» **Records for this task**:

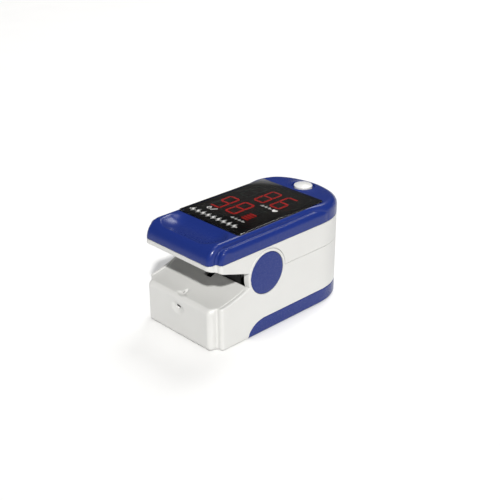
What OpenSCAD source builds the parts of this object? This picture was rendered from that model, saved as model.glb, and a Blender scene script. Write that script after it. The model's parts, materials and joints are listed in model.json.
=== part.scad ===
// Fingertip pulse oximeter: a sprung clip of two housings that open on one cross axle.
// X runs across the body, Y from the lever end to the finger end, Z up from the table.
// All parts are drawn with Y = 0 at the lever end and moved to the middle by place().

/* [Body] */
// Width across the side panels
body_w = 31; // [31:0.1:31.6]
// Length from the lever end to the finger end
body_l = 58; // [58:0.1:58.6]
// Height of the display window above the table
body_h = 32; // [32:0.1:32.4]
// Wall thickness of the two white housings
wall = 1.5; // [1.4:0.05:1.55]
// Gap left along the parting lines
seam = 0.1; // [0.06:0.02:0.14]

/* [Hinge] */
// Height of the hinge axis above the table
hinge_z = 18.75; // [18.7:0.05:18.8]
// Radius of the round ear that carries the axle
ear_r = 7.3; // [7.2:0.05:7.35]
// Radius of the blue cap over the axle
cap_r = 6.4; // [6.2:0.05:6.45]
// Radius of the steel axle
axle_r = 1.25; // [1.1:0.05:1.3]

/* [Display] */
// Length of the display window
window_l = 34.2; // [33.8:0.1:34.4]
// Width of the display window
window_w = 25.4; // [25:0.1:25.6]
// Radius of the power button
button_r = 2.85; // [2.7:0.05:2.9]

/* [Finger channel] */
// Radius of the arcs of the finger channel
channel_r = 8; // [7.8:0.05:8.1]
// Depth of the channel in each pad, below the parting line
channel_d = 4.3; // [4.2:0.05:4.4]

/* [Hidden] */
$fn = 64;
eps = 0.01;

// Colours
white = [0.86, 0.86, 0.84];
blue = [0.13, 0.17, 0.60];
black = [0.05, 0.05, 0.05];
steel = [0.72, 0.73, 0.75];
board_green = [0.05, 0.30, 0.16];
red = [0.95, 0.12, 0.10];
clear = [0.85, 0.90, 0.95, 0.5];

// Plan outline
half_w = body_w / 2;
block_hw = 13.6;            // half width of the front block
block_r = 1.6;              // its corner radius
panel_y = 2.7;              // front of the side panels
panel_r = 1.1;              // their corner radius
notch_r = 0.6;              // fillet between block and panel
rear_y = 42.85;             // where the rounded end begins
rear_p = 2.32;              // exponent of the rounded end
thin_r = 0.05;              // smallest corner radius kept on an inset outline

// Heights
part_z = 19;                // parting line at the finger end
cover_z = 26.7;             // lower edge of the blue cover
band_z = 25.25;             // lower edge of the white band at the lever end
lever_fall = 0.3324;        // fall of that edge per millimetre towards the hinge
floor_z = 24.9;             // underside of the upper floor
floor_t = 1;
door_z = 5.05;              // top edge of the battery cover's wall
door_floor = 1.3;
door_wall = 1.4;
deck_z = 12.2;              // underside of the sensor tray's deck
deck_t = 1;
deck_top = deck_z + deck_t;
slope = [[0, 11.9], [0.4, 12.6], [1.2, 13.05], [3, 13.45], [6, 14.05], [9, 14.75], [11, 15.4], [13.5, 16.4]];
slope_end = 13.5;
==
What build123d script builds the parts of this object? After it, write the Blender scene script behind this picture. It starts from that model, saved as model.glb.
* * *
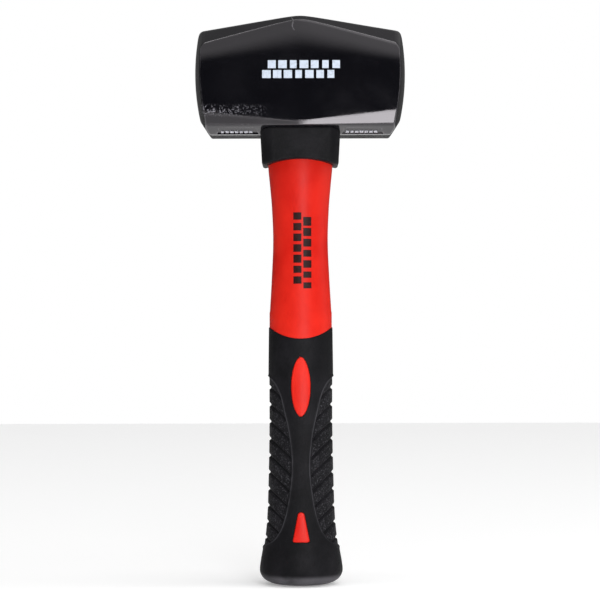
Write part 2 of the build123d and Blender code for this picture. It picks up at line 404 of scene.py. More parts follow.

» **Task requirements**: Count each line with "script" in it and report that figure by itself.

» **Output below**: 2